-- START Data for the task --

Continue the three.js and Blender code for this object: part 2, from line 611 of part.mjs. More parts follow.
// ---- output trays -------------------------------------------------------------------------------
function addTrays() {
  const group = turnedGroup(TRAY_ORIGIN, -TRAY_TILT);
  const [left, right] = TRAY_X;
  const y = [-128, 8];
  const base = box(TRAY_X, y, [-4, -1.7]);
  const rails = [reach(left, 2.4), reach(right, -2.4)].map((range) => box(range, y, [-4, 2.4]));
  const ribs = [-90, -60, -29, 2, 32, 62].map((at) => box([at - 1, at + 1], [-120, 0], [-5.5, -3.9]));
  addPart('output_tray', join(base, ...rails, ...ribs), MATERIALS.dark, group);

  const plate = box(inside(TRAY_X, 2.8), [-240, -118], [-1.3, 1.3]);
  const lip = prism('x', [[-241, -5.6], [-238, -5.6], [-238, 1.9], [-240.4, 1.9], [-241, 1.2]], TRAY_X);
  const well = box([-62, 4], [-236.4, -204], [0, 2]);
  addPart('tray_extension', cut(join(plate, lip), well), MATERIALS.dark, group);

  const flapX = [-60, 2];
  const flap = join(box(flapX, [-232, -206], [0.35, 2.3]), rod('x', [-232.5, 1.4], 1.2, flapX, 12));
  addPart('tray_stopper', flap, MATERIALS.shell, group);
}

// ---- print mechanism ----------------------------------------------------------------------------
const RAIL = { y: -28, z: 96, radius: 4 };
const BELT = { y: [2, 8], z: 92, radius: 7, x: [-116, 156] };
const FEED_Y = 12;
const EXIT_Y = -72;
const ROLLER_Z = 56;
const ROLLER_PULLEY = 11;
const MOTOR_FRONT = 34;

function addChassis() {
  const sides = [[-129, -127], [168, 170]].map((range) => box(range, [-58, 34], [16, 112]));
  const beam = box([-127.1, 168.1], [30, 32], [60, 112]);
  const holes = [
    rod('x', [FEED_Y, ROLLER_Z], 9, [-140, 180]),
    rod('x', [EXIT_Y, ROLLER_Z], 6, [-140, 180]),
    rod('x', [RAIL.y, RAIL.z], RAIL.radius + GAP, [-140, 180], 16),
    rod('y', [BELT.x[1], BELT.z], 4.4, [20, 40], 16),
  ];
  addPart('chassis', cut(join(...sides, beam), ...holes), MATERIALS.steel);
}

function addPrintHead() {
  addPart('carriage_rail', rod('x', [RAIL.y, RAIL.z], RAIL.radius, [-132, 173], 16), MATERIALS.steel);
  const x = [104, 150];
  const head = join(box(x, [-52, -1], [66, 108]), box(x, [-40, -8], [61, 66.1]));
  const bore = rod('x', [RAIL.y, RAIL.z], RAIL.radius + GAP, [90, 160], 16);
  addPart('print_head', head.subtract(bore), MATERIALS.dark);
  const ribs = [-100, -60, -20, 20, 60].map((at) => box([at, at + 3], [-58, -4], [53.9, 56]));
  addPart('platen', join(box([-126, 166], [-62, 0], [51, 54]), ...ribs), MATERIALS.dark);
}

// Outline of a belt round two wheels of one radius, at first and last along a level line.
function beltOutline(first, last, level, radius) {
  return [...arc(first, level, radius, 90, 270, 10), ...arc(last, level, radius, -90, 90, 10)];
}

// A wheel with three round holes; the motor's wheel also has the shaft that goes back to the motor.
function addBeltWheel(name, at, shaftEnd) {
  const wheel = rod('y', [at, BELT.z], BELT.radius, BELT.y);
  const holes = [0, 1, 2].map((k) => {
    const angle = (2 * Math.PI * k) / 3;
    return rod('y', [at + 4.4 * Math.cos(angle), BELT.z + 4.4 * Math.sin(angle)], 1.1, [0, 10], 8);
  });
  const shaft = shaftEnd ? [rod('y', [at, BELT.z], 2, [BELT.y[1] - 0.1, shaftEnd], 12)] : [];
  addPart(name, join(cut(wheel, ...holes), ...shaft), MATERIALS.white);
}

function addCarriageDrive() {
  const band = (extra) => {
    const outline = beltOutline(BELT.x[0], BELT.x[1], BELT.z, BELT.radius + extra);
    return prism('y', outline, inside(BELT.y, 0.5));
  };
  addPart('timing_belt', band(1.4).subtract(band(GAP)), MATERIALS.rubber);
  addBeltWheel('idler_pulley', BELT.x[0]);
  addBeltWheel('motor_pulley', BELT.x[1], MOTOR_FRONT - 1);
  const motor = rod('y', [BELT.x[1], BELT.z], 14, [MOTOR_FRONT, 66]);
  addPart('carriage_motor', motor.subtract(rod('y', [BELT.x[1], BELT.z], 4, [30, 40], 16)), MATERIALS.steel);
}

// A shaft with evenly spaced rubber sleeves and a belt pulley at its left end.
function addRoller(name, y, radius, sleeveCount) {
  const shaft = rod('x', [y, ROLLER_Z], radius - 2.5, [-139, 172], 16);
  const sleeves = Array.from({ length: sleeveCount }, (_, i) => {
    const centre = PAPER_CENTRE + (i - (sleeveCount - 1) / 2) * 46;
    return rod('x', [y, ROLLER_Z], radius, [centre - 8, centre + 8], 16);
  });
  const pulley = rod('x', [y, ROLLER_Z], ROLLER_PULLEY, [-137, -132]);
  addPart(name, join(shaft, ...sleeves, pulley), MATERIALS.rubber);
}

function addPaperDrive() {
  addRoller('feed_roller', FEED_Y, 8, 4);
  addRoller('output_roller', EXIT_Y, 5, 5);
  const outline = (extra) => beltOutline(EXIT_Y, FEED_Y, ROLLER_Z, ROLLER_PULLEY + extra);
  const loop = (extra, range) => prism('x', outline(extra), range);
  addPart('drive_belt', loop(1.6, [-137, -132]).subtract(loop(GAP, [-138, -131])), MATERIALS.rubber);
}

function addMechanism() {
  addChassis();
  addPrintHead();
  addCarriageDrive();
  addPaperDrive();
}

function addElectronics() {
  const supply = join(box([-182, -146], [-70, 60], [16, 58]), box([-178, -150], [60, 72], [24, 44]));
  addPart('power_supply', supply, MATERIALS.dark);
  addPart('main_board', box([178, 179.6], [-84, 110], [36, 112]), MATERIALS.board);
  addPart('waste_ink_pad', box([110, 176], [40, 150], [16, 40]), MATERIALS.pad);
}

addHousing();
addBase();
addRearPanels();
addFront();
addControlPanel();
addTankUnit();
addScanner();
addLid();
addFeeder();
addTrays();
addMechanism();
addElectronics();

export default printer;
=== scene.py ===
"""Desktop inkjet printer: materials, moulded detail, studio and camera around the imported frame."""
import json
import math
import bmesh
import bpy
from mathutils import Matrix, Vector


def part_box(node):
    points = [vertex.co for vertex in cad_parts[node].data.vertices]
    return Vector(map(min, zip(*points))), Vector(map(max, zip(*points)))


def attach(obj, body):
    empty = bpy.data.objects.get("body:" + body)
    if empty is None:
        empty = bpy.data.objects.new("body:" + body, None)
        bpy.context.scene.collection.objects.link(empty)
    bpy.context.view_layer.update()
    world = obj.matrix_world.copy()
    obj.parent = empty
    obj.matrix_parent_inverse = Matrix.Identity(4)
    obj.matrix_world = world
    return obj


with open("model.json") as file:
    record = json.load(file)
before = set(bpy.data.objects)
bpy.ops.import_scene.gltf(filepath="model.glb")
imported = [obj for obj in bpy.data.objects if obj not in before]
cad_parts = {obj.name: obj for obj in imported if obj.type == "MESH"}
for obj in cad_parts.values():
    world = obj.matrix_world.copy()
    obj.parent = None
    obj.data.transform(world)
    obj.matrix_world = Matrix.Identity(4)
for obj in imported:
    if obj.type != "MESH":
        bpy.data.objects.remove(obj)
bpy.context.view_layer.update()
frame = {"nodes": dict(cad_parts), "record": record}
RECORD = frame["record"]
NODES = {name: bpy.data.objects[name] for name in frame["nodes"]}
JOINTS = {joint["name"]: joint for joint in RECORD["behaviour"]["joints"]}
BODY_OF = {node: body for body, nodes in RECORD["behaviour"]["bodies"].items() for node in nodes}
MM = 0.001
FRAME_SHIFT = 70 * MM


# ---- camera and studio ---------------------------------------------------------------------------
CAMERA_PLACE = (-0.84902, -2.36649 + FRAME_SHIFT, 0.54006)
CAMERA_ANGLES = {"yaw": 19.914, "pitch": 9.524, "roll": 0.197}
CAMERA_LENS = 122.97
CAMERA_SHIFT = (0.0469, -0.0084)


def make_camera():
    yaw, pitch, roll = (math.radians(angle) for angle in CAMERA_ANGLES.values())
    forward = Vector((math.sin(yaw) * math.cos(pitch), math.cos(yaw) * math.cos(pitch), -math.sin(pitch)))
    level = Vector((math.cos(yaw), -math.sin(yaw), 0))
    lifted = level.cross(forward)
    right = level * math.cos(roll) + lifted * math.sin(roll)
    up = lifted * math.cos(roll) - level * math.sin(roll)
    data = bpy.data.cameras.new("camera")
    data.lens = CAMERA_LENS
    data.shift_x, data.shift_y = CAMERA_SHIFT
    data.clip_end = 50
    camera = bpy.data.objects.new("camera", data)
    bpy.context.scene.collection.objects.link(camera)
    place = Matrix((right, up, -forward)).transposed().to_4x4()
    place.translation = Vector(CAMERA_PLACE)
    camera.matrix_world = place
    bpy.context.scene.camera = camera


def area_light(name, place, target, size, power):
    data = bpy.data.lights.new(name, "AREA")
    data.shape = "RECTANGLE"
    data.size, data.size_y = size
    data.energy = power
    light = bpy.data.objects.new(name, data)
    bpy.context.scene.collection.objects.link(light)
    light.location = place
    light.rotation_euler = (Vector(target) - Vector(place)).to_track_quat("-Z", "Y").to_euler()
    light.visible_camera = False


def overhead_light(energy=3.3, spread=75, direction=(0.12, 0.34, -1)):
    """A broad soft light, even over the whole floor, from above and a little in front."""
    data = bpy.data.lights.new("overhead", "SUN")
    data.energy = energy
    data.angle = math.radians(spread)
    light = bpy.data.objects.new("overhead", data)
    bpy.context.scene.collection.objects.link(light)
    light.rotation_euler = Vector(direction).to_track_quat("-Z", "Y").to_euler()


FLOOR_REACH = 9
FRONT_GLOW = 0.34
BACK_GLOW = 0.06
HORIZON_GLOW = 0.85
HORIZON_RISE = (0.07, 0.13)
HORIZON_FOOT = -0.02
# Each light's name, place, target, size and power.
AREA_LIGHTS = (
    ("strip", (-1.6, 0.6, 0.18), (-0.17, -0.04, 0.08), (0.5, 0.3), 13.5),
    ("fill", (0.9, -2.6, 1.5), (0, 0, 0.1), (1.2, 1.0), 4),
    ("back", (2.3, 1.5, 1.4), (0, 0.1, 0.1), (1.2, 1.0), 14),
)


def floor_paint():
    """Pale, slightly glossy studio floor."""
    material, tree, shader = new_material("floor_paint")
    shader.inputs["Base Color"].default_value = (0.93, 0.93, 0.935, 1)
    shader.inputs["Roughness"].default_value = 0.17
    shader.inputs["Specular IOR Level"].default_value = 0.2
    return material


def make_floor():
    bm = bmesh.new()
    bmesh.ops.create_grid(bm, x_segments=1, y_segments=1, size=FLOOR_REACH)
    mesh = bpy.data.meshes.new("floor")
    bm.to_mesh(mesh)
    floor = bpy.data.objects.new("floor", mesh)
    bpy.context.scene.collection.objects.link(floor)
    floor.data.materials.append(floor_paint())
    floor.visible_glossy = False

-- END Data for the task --
-- START Data for the task --

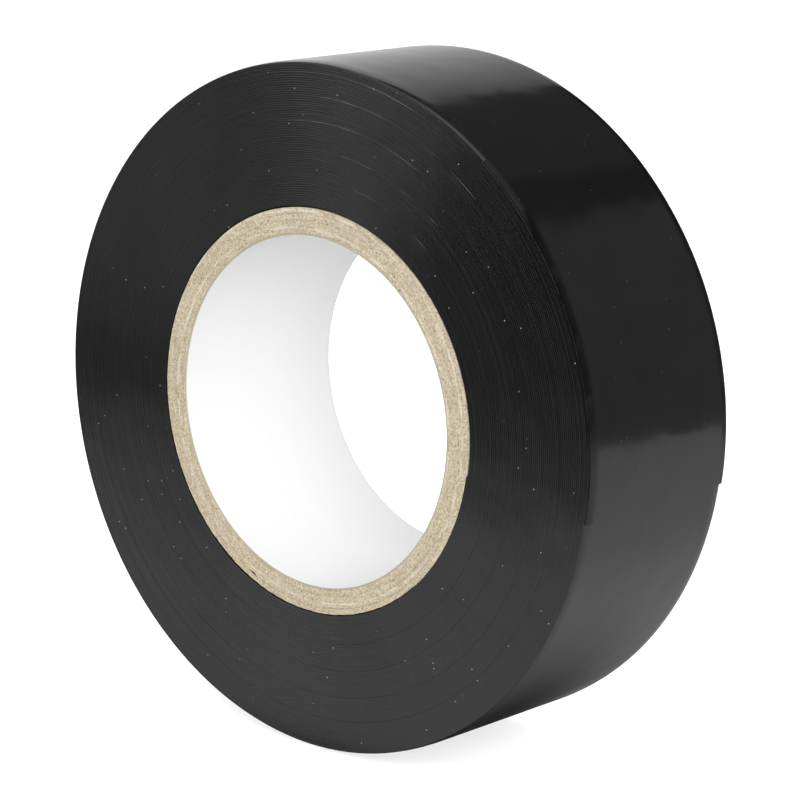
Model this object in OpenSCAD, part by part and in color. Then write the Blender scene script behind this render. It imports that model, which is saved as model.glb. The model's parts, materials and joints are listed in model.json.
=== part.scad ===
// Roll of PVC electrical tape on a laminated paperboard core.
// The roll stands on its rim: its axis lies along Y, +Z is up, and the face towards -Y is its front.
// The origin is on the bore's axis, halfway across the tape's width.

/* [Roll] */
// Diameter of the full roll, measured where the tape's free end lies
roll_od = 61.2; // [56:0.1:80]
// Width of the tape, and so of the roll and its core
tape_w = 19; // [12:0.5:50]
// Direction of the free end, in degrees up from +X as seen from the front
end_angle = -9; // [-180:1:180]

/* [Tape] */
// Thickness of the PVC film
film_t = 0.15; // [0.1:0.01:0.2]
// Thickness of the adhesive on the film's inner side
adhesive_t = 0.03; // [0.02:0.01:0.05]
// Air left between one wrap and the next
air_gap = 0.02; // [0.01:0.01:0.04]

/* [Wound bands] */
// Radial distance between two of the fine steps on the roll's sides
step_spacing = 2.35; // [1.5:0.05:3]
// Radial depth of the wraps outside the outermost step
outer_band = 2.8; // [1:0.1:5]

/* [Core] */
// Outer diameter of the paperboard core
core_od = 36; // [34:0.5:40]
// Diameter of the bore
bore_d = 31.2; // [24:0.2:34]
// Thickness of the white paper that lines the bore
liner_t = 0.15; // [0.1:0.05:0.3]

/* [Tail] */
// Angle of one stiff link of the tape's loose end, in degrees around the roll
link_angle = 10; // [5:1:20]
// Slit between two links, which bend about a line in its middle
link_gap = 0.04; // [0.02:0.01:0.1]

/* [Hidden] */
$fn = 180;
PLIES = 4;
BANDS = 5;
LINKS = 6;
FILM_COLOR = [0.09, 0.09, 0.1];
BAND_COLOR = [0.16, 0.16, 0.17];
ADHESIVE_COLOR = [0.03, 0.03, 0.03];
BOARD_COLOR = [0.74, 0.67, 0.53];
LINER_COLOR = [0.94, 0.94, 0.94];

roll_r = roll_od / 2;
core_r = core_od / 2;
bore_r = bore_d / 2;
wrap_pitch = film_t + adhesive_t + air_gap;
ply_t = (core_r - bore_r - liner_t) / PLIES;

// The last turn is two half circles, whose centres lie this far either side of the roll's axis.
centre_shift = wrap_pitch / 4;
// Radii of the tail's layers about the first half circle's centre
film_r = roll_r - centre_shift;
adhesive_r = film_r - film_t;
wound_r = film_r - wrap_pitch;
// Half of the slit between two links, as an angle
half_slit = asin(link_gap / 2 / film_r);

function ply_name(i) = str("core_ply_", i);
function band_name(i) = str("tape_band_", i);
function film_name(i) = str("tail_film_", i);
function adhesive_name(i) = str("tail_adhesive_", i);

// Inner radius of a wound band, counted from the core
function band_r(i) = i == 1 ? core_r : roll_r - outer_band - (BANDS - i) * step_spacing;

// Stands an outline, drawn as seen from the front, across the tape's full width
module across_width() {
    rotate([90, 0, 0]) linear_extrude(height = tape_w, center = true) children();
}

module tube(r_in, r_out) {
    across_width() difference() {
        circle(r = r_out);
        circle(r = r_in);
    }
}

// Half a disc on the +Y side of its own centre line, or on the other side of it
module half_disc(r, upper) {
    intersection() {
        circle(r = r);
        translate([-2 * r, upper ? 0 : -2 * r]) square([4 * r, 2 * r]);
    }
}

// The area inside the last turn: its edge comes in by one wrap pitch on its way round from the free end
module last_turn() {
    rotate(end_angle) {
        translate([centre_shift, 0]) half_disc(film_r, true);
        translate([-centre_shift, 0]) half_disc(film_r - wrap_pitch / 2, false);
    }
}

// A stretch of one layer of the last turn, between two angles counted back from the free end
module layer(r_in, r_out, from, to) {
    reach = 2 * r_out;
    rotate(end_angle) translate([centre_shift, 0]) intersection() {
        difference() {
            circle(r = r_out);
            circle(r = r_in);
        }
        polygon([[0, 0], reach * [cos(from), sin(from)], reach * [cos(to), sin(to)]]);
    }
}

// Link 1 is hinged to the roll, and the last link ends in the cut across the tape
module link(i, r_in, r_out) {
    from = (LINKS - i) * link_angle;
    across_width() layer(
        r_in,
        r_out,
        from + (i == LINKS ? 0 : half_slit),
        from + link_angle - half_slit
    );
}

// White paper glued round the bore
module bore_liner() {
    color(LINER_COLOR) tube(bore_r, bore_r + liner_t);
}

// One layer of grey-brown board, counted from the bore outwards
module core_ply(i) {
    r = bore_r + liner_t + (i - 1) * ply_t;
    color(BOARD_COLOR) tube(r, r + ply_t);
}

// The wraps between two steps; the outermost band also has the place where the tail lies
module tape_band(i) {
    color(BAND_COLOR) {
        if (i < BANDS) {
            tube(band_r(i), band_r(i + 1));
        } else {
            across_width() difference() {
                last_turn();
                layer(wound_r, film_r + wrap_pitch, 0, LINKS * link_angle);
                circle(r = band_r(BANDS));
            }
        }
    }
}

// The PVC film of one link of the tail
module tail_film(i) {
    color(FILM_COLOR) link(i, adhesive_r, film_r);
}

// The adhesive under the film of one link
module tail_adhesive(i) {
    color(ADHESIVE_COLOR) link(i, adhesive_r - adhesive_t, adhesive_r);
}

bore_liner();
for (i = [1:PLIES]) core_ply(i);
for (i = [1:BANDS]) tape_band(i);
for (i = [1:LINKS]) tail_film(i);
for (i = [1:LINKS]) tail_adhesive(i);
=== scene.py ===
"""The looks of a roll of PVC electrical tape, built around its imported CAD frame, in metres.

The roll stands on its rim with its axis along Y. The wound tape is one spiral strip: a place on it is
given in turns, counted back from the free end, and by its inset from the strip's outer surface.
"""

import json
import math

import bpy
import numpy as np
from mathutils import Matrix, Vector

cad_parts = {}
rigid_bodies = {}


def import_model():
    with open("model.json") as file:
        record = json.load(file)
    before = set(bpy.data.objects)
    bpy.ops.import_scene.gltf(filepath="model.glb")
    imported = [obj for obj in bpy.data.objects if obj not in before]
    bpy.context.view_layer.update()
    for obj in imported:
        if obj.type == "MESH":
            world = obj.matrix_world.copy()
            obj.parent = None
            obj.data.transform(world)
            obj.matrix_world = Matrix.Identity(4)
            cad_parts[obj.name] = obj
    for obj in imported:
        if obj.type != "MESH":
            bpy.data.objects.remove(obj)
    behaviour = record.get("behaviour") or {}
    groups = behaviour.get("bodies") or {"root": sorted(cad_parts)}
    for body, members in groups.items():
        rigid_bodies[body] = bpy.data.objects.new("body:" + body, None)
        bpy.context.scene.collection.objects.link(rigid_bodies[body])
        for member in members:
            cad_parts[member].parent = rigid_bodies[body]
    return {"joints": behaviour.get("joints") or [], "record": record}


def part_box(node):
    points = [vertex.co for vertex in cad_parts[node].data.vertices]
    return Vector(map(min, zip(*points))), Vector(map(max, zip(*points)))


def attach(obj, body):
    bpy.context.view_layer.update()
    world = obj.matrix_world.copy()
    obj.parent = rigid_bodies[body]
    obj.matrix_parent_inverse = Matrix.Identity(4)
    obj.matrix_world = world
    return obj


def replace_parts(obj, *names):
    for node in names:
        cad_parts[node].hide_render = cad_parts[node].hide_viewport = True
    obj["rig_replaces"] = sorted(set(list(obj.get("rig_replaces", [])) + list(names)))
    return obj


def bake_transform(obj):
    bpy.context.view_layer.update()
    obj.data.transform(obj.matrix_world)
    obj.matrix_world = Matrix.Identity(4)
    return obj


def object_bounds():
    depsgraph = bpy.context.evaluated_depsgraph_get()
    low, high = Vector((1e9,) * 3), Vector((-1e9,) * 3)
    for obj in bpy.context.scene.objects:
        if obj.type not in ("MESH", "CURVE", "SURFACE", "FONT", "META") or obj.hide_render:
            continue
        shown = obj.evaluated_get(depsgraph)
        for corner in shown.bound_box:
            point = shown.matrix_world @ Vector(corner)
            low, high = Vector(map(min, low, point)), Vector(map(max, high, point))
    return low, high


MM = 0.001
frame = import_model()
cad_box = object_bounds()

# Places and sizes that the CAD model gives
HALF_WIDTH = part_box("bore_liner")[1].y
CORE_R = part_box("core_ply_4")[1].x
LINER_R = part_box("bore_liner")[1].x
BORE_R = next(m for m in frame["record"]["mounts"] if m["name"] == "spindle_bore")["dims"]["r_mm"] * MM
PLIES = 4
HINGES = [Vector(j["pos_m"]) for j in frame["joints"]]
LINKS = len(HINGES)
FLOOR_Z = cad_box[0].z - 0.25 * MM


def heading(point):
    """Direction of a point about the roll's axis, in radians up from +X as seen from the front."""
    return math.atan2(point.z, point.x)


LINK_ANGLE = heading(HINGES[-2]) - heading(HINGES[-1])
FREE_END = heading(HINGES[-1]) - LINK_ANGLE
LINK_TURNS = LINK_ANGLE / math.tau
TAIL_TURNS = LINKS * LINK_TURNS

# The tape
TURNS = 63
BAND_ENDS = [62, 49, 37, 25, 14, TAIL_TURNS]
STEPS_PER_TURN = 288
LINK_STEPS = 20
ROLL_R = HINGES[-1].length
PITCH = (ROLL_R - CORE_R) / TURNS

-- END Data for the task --
-- START Data for the task --

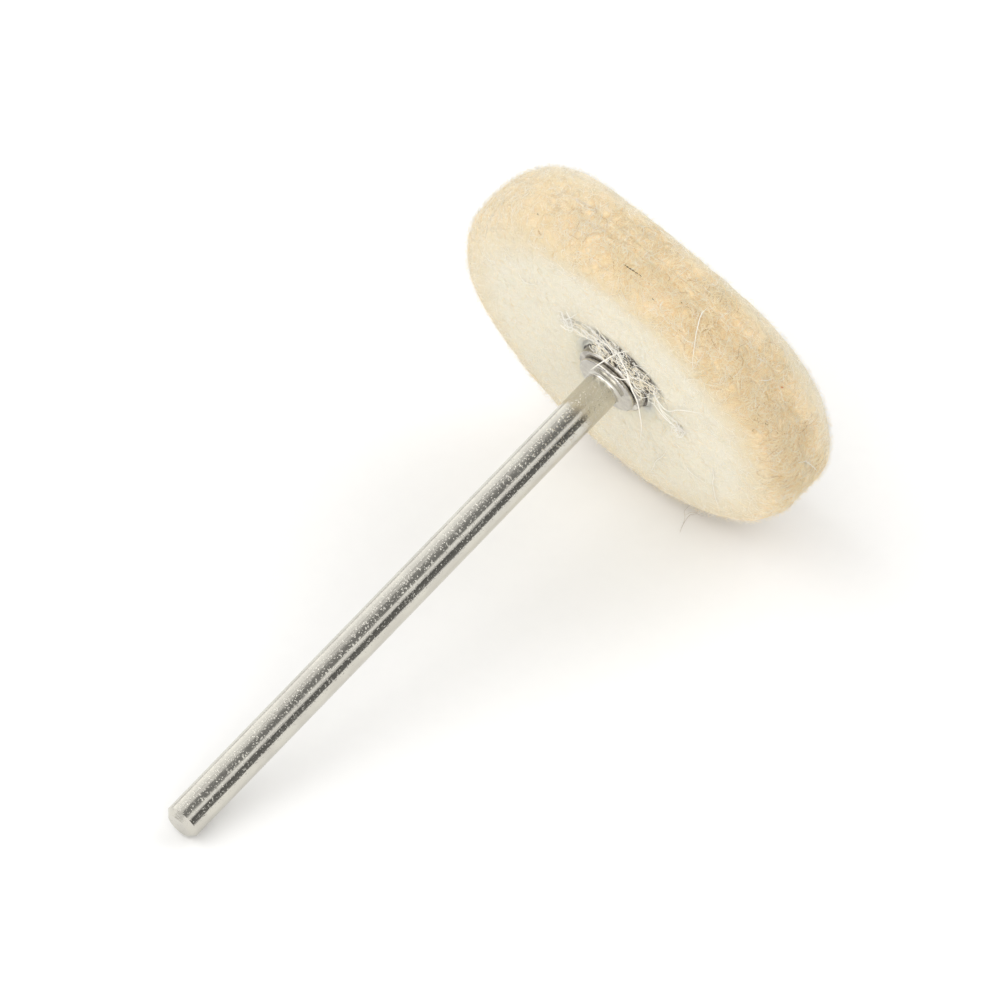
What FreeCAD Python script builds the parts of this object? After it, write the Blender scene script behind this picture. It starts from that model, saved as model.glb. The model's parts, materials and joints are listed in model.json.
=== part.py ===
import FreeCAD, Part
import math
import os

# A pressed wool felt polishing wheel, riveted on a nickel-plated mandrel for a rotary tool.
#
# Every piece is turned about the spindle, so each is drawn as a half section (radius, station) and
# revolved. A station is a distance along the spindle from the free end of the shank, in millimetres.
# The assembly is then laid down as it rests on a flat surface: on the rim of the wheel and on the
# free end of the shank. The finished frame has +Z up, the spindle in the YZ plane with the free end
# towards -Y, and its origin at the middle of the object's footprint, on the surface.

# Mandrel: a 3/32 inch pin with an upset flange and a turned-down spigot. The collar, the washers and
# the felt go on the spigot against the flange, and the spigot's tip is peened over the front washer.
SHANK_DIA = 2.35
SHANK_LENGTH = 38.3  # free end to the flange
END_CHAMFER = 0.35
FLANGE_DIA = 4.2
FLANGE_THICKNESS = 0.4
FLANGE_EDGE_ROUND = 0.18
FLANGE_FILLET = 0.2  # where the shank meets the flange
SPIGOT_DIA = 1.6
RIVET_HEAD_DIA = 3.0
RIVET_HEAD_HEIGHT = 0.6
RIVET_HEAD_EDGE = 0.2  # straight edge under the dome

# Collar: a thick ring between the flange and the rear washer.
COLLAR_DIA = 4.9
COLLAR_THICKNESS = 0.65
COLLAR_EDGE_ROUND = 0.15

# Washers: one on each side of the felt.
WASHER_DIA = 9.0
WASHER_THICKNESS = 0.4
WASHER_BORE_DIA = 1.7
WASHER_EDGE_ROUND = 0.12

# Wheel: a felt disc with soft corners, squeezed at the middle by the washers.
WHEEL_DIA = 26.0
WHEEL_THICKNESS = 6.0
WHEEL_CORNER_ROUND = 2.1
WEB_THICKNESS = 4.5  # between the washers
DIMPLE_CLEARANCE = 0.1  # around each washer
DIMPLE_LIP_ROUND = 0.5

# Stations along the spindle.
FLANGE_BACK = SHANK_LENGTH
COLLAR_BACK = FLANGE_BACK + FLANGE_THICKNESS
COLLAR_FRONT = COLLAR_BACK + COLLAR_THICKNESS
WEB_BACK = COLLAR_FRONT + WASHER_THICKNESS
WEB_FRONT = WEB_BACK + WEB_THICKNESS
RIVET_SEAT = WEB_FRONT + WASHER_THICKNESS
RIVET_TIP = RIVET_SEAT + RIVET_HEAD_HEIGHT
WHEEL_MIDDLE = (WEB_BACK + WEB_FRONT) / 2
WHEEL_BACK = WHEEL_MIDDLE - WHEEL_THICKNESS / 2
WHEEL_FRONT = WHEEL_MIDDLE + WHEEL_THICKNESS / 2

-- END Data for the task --

- [Task objective]: Give again the lines from the one with "link of the tail" to the one with "bpy.context.scene.collection.objects.link(rigid_bodies[body])", both lines included, exactly and with no other line.

- [Reply]:
// The PVC film of one link of the tail
module tail_film(i) {
    color(FILM_COLOR) link(i, adhesive_r, film_r);
}

// The adhesive under the film of one link
module tail_adhesive(i) {
    color(ADHESIVE_COLOR) link(i, adhesive_r - adhesive_t, adhesive_r);
}

bore_liner();
for (i = [1:PLIES]) core_ply(i);
for (i = [1:BANDS]) tape_band(i);
for (i = [1:LINKS]) tail_film(i);
for (i = [1:LINKS]) tail_adhesive(i);
=== scene.py ===
"""The looks of a roll of PVC electrical tape, built around its imported CAD frame, in metres.

The roll stands on its rim with its axis along Y. The wound tape is one spiral strip: a place on it is
given in turns, counted back from the free end, and by its inset from the strip's outer surface.
"""

import json
import math

import bpy
import numpy as np
from mathutils import Matrix, Vector

cad_parts = {}
rigid_bodies = {}


def import_model():
    with open("model.json") as file:
        record = json.load(file)
    before = set(bpy.data.objects)
    bpy.ops.import_scene.gltf(filepath="model.glb")
    imported = [obj for obj in bpy.data.objects if obj not in before]
    bpy.context.view_layer.update()
    for obj in imported:
        if obj.type == "MESH":
            world = obj.matrix_world.copy()
            obj.parent = None
            obj.data.transform(world)
            obj.matrix_world = Matrix.Identity(4)
            cad_parts[obj.name] = obj
    for obj in imported:
        if obj.type != "MESH":
            bpy.data.objects.remove(obj)
    behaviour = record.get("behaviour") or {}
    groups = behaviour.get("bodies") or {"root": sorted(cad_parts)}
    for body, members in groups.items():
        rigid_bodies[body] = bpy.data.objects.new("body:" + body, None)
        bpy.context.scene.collection.objects.link(rigid_bodies[body])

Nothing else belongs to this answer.